Nevertheless, the stars who did come to support various movies have been a very talented bunch, including: Samantha Morton and Paddy Considine (In America); Clive Owen and Jonathan Rhys Meyers (I'll Sleep When I'm Dead); Aidan Quinn and Iain Glen (Song for a Raggy Boy); Kevin McKidd (16 Years of Alcohol and Afterlife); Shirley Henderson, Adrian Rawlins and Jamie Sives (Wilbur Wants to Kill Himself); Colm Meaney and Cillian Murphy (Intermission); and Oliver Stone (Comandante) as well as innumerable other directors and film-makers.

EIFF's artistic director Shane Danielsen was philosophical about the Eastwood and McGregor's absences. "It's sad but it's not a body blow," he commented. "In the end, this festival is about more than just one variety of film."

EIFF has always championed Scottish film-making, and this year the festival has been rewarded with a very strong local crop.
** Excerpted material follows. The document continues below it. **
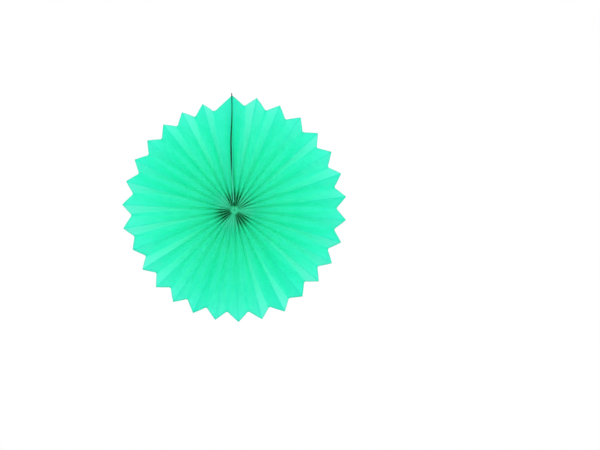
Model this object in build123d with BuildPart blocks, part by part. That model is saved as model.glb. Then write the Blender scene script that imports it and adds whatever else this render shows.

Amongst these were the audacious and beautifully shot debut 16 Years of Alcohol and Afterlife about a man who must care for his Down's Syndrome sister after his mother's death; the low-budget digital film Four Eyes; the intense study of terminal illness Solid Air; and the charming Wilbur Wants to Kill Himself, shot with an entirely Scottish cast by a Danish director, Lone Scherfig.

From beyond Europe, highlights included the grimly funny and scatological New Zealand film Christmas (the sort of thing few distributors would ever dare to pick up), the taut Chinese thriller Blind Shaft; Skimkent Hotel, an offbeat, Central Asian-set film; the lyrical Argentinian drama Kamchatka, and oodles of provocative US indie fare. Standouts among these were the documentary Comedian, starring Jerry Seinfeld, Garry Shandling and others; and the compellingly Lynch-ian Fear X, starring John Turturro, which just to confuse things was directed by another talented Dane, Nicolas Winding Refn.

An anecdote about the last typifies the defiant, stick-to-your-guns attitude of the festival as a whole. During a Q&A session after Fear X, Refn explained that the film (about a man who obsessively scans security tapes from a mall looking for clues as to who murdered his wife) works on three levels, a realist one, a surrealist one and one somewhere between the two.

An audience member raised his hand and stated that he felt the film didn't work for him on any level (he didn't have a question, he just wanted to say that). The unflappable Refn replied calmly, "Well, fuck you then." He paused for a moment, softened, then asked back, "But you'll never forget the film, will you?"

Sheepishly, the man acknowledged that yes, he would never forget the film.